At the time I recall Peter as being an overall benign presence in the House who was suitably impressed and amused by being ‘The Duke’ of our Play, and probably quite relieved we didn’t get to the performance . By the way, working with this group I learnt a valuable lesson; it is not all about The Play and performing it, but chatting, improvising and just playing with it was great too. (Another by the way, this all took place in Bethnal Green and Whitechapel at the time of ‘Call the Midwife’, making me realise that my life experience is other people’s history!)

For the next ten years I continued on my path of ( what I later found out was ) chronic job changing. Basically I auditioned for Theatre School, ( got places and didn’t take them) worked in Bookshops , wandered through dole offices, delivered the post, and soap coupons etc. ………all the while working with a Youth Theatre Group in Hillingdon and teaching drama in a dancing school.

Ten years later I took the plunge and applied to and was accepted at the National College for Training Youth Leaders.was placed in the tutorial group of  a certain Bernard Davies  (who left after my first term choosing that year to go to the United States). Of course, I renewed my acquaintance with Peter who was the Principal and once again I saw how he brought his ‘presence’ to that enterprise on Humberstone Drive

There were 148 students at Leicester that year, and if I recall only 17 were women . There was a disproportionate fall out rate of the women students and I was nearly one of them.

You didn’t ‘Fail’ at Leicester. It was ‘put to you’ that you might like to consider your position, you reflected with your tutor on the feedback, and came to the ‘right’ decision and withdrew. I had lasted to the end of the second fieldwork practice in Huddersfield.  The Club Leader I worked for, decided I wasn’t suitable so with my tutor ( NOT Bernard who was still in the US)  put this decision to me, pointing out all the negative feedback from other tutors, including my ‘scores’ on the ‘tends To X tends to Y questionnaire, which apparently were extremely unbalanced, not forgetting the fact that I wore blue woollen stockings! So I was invited to consider my position over the weekend . . . .
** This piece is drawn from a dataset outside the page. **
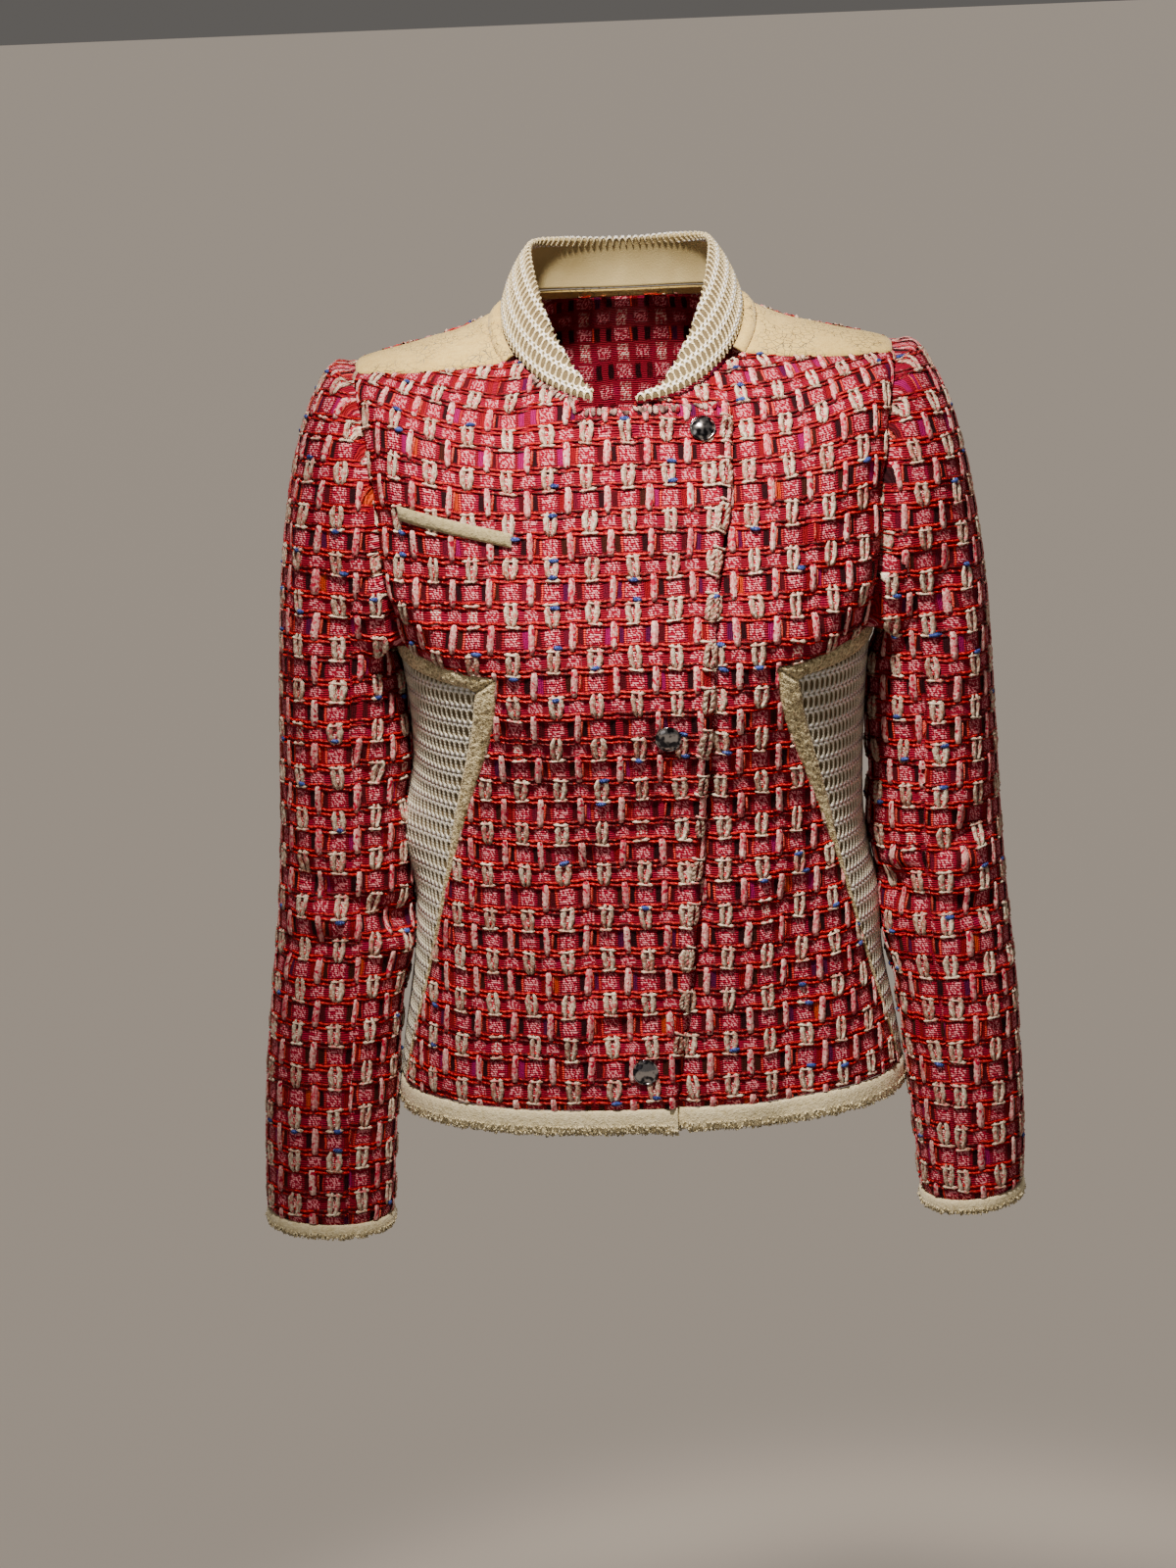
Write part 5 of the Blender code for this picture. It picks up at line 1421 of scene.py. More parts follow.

If I drank, that would have been the night I drowned my sorrows and got very drunk ~ but fortunately I didn’t drink ~ so after a long weekend wallowing in despair and feeling sorry for myself, feeling angry and conned by said Youth Leader/Supervisor, ranting about those bloody men, whilst drinking copious cups of tea and coffee and yes crying a lot ~got to OK I’ve considered my position and I don’t want to go , so I am going to stay.  If ‘they’ disagree then ‘they’ will have to change their policy and ‘Fail or Sack me’. That’s what I told my tutor, who then asked Peter to come and talk to me, presumably to sort me out. Peter came. He didn’t ‘talk’ to me, he asked questions, he listened, he asked more questions, and listened some more and the upshot was he agreed with me that I should stay.

So Thank you, Peter Duke, you really were the Instrument of my completion of the Course (albeit by the skin of teeth) at NCTYL . A wee while back I found my certificate, a copy of which I’ve pinned on the wall behind my desk at Youth Association South Yorkshire, where I still lend a hand. It is, of course, signed by Peter Duke and so as ever I have his backing , his presence as ever inspiring, caring and believing the best in people always.

We’ll leave the final word to Malcolm Ball, a Scraptoft student in the mid-1980’s, a member of the IDYW steering group and Adviser to Lewisham’s Young Mayor.

Indeed Peter was a lovely man. It seems to me he was the epitome of what is to be defended in the Albermarle legacy, a belief in the values of the enlightenment and a commitment to holistic, liberal education. He warned against the dangers ‘of doing irreparable good’ in the name of ideology and warned always of the dangers of working on rather than with young people – a measure of his deep knowledge and subtlety.

One comment

  1. I entered the gates of The College of Education, Scraptoft with some trepidation. What had I got myself into? Eventually found the DCYW linked up with newcomers and old hands and was initiated into a training relationship with Peter Duke and his able team which, over a period of two years, prepared me totally for the unexpected life to come where stints as a Youth and Community Worker, a youth counsellor and a Youth Officer led to Ordination, the Priesthood and twenty years with the biggest youth club in the UK: the army. The skills and perceptions I had developed through training at Scraptoft were never more insecurely employed by me than as an army Padre. Thank you Peter Duke and team: through your students you have reached out to thousands of young people over decades influencing for the better generations whose experience of the values you stood for enabled them to grow strong in self belief and compassionate in their understanding of and respect for others. The nation owes you much. Macy’s you rest in peace and may eternal glory be yours.